The paper arrived. Nearly three thousand people killed in an Algerian earthquake yesterday. Our esteemed Prime Minister has explained that she wasn’t for turning and she encouraged a future Prime Minister to carry out a U-Turn if he wanted to. I think Boris Johnson should have read the whole speech. No cricket to read about and this was many years before Friday night football so no reports to read.

Multi Coloured Swap Shop was on so that would have passed a few hours but Maggie Philbin was no Sarah Greene. I wandered up to Harlow Town Centre and bought a seed bloomer. I ate the crust on the way home by picking bits of it off and surreptitiously eating them, hoping that anyone I passed wouldn’t see what I was doing. Back home for more toast and Football Focus. Did I really want to watch horse racing on Grandstand all afternoon? I know. I’ll buy a record. I wandered back up to the record shop in Harlow and leafed through the racks. Nothing caught my interest. I didn’t really feel like listening to music. Hang on, one album has caught my attention and forty years later I’m holding it in my hand now as a souvenir of a lazy depressing weekend in October. “Shadows And Light” by Joni Mitchell.

Neil Young had established early in the seventies that he wasn’t going to compromise his artistic vision for the sake of his popularity. Or, as he confessed to Andy Kershaw in an interview on “Whistle Test”, “I have systematically tried to destroy the base of my record buying public.”

Joni Mitchell was no less single minded in her quest for new musical adventures. At the start of the seventies, she released two “folk” albums (“Blue” and “For The Roses”) and followed this up with the highly successful and accessible “Court And Spark” in 1974. However, the next four albums reflected a real change of direction from folk to jazz. “The Hissing Of Summer Lawns” is highly regarded as one of her best albums; Joni Mitchell herself described “Hejira” as “inspired”. The double album “Don Juan’s Reckless Daughter” was experimental and “Mingus”, a collaboration with Charles Mingus was even more experimental and inaccessible. The latter album was her only album of the Seventies that did not sell half a million copies. Two months after its release, Joni Mitchell started a six week tour of the USA from which the tracks on this album were taken. A film of the concert was released at the same time as this live double album. The CD and DVD are still available.

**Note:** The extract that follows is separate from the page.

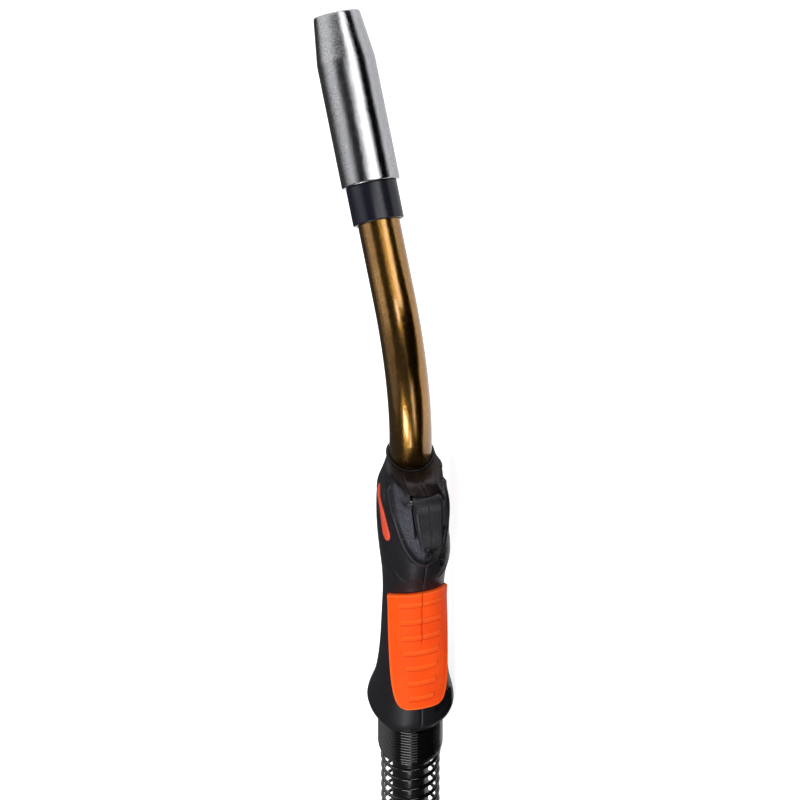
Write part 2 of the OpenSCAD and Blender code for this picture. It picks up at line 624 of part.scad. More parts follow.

I had never been able to find any way to get into “Mingus” when I first bought it in 1979. However, back in that dark depressing day in 1980, I found the jazz elements of the versions on this album easier to listen to. There are three songs from “Mingus” on the album; there are two extended solo tracks from Pat Metheny (guitar) and Don Alias (drums); the only song from her catalogue before 1975 is “Woodstock” and it is a totally different version – it’s at least as good as the original and the guitar work of Pat Metheny is gorgeous. Her band includes Michael Brecker on saxophone and he puts in several remarkable performances, particularly on “The Dry Cleaner From Des Moines” which also features some sensational bass from Jaco Pastorius.

Possibly the most interesting song on this album is the title track, “Shadows And Light” and this is the song that I kept returning to in October 1980. The original version of the song was released on “The Hissing Of Summer Lawns” and there’s a great version of the song on You Tube when she sings it with The Band in 1976. This version is an ethereal masterpiece and is utterly phenomenal. The song is performed with The Persuasions, an acapella group from New York; Lyla Mays’ keyboard playing is beautiful. The Joni Mitchell website has an article which describes this track as a “aural chiaroscuro, a beautiful metaphysical meditation on nuance and complexity”. I had to look up chiaroscuro – the definition is a “treatment of light and shade in drawing and painting”. However you wish to describe it, it certainly lifted my mood forty years ago and I’ve become a little tearful watching the video just now.